Immagini: Franco Beltrametti, Museo d’arte di Mendrisio. Catalogo della mostra monografica.

h. Riva San Vitale di Claudio Origoni

L’autore: Claudio Origoni, 1944-2016, docente di italiano alle scuole medie, è stato anche poeta, scrittore e saggista.

La biografia: SjW Edizioni svizzere per la gioventù

 Da sapere sull’autore:

  • Sul Corriere del Ticino ha tenuto per diversi anni una rubrica dedicata alla lettratura per l’infanzia e per i ragazzi

Il libro: La fedeltà delle stagioni, Balerna, Edizioni Ulivo, 2011

Il tema: Ricordi d’infanzia a Riva San Vitale, quando il borgo era molto abitato e ricco di servizi. Riva si ornava del titolo di “magnifico”.

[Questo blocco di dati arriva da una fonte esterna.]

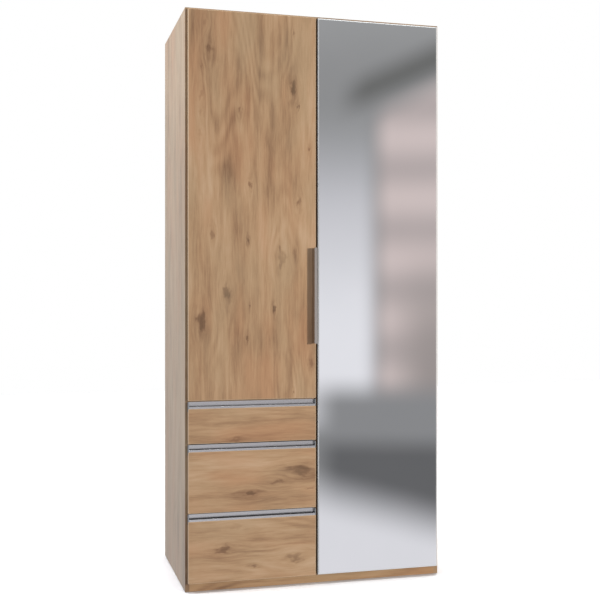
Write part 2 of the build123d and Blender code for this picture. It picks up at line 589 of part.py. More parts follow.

La lettura: Pesci in frega

Il mio paese, all’età in cui frequentavo la scuola elementare – grosso modo negli anni Cinquanta-, contava 1200 abitanti o poco più, una sessantina di mucche e cinque cavalli; altrettanti i muli, qualche asino e due buoi. Sto parlando di animali a quattro zampe e non a due: in fondo ero asino un po’ anche io, o più spesso “Somaro!” come diceva mia madre quando si arrabbiava.

In paese, a Riva San Vitale, c’erano allora cinque panetterie, tre macellai e sei negozi di generi alimentari compresa la Cooperativa di consumo: la più laica delle dispense pubbliche. In più c’era la merceria delle sorelle Sassi, che credo vendesse anche generi alimentari, l’Angelina e la Lena con la Carmela, che procuravano i milagüst, caramelle di zucchero che, a dispetto del nome, si differenziavano solo per il colore.

Nella merceria delle sorelle Sassi mi avevano mandato certi ragazzi più cresciuti a comperare cinc ghei da müsù pestàa – e se ga la mia che ma la pèsta – cinque centesimi di muso pesateo, e se non ce l’ha che me lo pesti. L’ho fatto una volta, questo gioco. Una e non più d’una, anche perché mi ricordo di aver guadagnato l’uscita volando letteralmente e senza conseguenze dalla porta, che mi pare fosse rialzata rispetto al piano stradale.

Sei erano in paese i calzolai e tre i ciclisti. Poi c’erano tre materassai, altrettanti falegnami e due parrucchieri.

Insomma era un paese che vantava un certo tasso di sviluppo artigianale e diversi sevizi.

La maggior parte della popolazione attiva lavorava in campagna o nelle imprese di costruzioni. Ma per i muratori c’era anche la possibilità di emigrare.

Eano più di una ventina quelli che andavano nella Svizzera interna o all’estero a stagione: uno di questi arrivò persino in Africa, da cui il soprannome di “africano” che gli venne prontamente affibbiato e che si è portato nella tomba.

C’erano naturalmente scuole e chiese. Tre erano le scuole: quella dell’infanzia, l’asilu -dalle parti del San Rocco, gestita dalle Orsoline, l’elementare e la scuola maggiore, che stavano nel Palazzo: insomma, quattro o cinque tra maestri e maestre.

Il sindaco era il Teodoro Vassalli, l’avvocato, e arciprete don Arturo Ferrini, che era succeduto al famoso don Sesti.

Don Ferrini aveva un modo muscoloso di salutarti: di salutare i bambini. Mi ricordo che mi ghermiva per le spalle, mi prendeva la testa e mi dava certi buffetti sulla guancia – così li chiamava lui- che erano vere e proprie sberle, bonarie e naturalmente affettuose, ma molto molto virili.

Temevo d’incontrarlo soprattutto per i suoi impeti affettivi, ma anche perché aveva l’alito cattivo e un po’ acido come ce l’hanno solo i preti e i maestri.

Riva San Vitale, allora, si ornava del titolo di “magnifico”. La cosa aveva origini lontane e risaliva almeno al Settecento ma pare fosse (e sia) predicato illegittimo, che oggi spetta in modo esclusivo solo a Mendrisio, detto appunto “il magnifico borgo”.